# Data provided
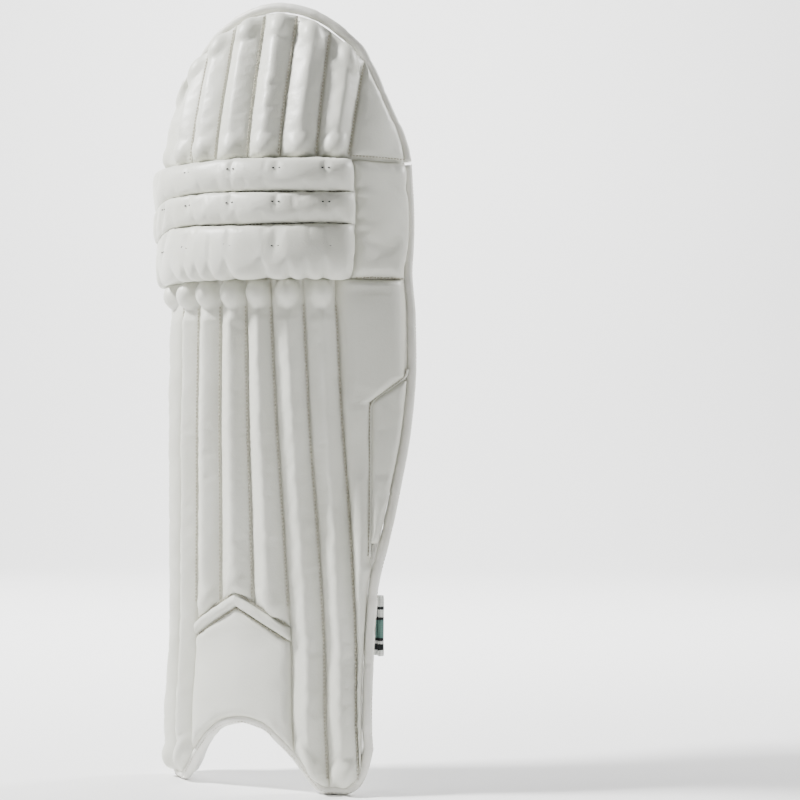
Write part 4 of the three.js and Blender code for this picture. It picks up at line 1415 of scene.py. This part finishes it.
GUSSET_ENDS = (CREASE_Z - 7, CREASE_Z + 7)
gusset = slab("crease_gusset", (lambda z: medial_edge(z) + 1, lambda z: lateral_edge(z) - 1), GUSSET_ENDS,
              flat(FRONT_SEAM), flat(-19.5), LEATHER, spacing=3, soft=None)
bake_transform(gusset)

for node, piece in frame["nodes"].items():
    if node.endswith("_board"):
        piece.data.materials.clear()
        piece.data.materials.append(FOAM)

# ---------------------------------------------------------------- floor, light and camera
CAMERA_MM, HEADING, LENS = (868.52, -1582.45, 355), 24.1, 89.7


def paper(name):
    s = Surface(name, 0.9)
    s.colour(s.blend(s.noise(3, 4), (0.93, 0.93, 0.925), (0.91, 0.91, 0.905)))
    s.relief(s.noise(260, 3), 0.1)
    return s.material


def backdrop():
    """A pale floor that curves up into a wall behind the pad."""
    near, far, rise, bend, half_width = -4.0, 3.2, 4.0, 0.9, 7.0
    profile = [(near, 0.0), (far - bend, 0.0)]
    profile += [(far - bend + bend * math.sin(a), bend - bend * math.cos(a))
                for a in np.radians(np.arange(6, 91, 6))]
    profile += [(far, rise)]
    heading = math.radians(HEADING)
    ahead = np.array([-math.sin(heading), math.cos(heading), 0])
    right = np.array([math.cos(heading), math.sin(heading), 0])
    points = [ahead * d + right * side + np.array([0, 0, h])
              for d, h in profile for side in (-half_width, half_width)]
    faces = [[2 * k, 2 * k + 1, 2 * k + 3, 2 * k + 2] for k in range(len(profile) - 1)]
    return make_mesh("studio_floor", points, faces, None, paper("studio_paper"))


backdrop()

camera = bpy.data.objects.new("camera", bpy.data.cameras.new("camera"))
bpy.context.scene.collection.objects.link(camera)
camera.data.lens = LENS
camera.data.sensor_width = 36
camera.location = np.array(CAMERA_MM) * MM + ORIGIN
camera.rotation_euler = (math.radians(90), 0, math.radians(HEADING))
bpy.context.scene.camera = camera

AIM = Vector((0, 0, 0.38))


def softbox(name, azimuth, height, distance, size, watts, aim=AIM):
    """A square light. azimuth is the camera azimuth that it shines from."""
    light = bpy.data.lights.new(name, "AREA")
    light.shape = "SQUARE"
    light.size = size
    light.energy = watts
    lamp = bpy.data.objects.new(name, light)
    bpy.context.scene.collection.objects.link(lamp)
    angle = math.radians(azimuth)
    lamp.location = (distance * math.sin(angle), -distance * math.cos(angle), height)
    lamp.rotation_euler = (aim - lamp.location).to_track_quat("-Z", "Y").to_euler()


softbox("key", -60, 2.2, 1.7, 0.30, 190)
softbox("front", -12, 2.2, 2.2, 0.6, 9)
softbox("fill", 100, 0.9, 2.3, 1.0, 12)
softbox("back_key", 140, 1.7, 1.9, 0.5, 50)
softbox("back_fill", 235, 0.9, 2.2, 1.0, 8)
for side_name, side in (("left", -1), ("right", 1)):
    softbox(f"wall_wash_{side_name}", HEADING + 180 + side * 38, 1.9, 1.3, 1.4, 80,
            aim=Vector((-1.3 + side * 1.0, 3.0 + side * 0.45, 1.1)))
world = bpy.data.worlds.new("studio")
world.use_nodes = True
background = world.node_tree.nodes["Background"]
background.inputs["Color"].default_value = (1, 1, 1, 1)
background.inputs["Strength"].default_value = 0.05
bpy.context.scene.world = world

# Goal
Copy all lines of the listing above that contain the string "scene".

# Right answer
Write part 4 of the three.js and Blender code for this picture. It picks up at line 1415 of scene.py. This part finishes it.
bpy.context.scene.collection.objects.link(camera)
bpy.context.scene.camera = camera
    bpy.context.scene.collection.objects.link(lamp)
bpy.context.scene.world = world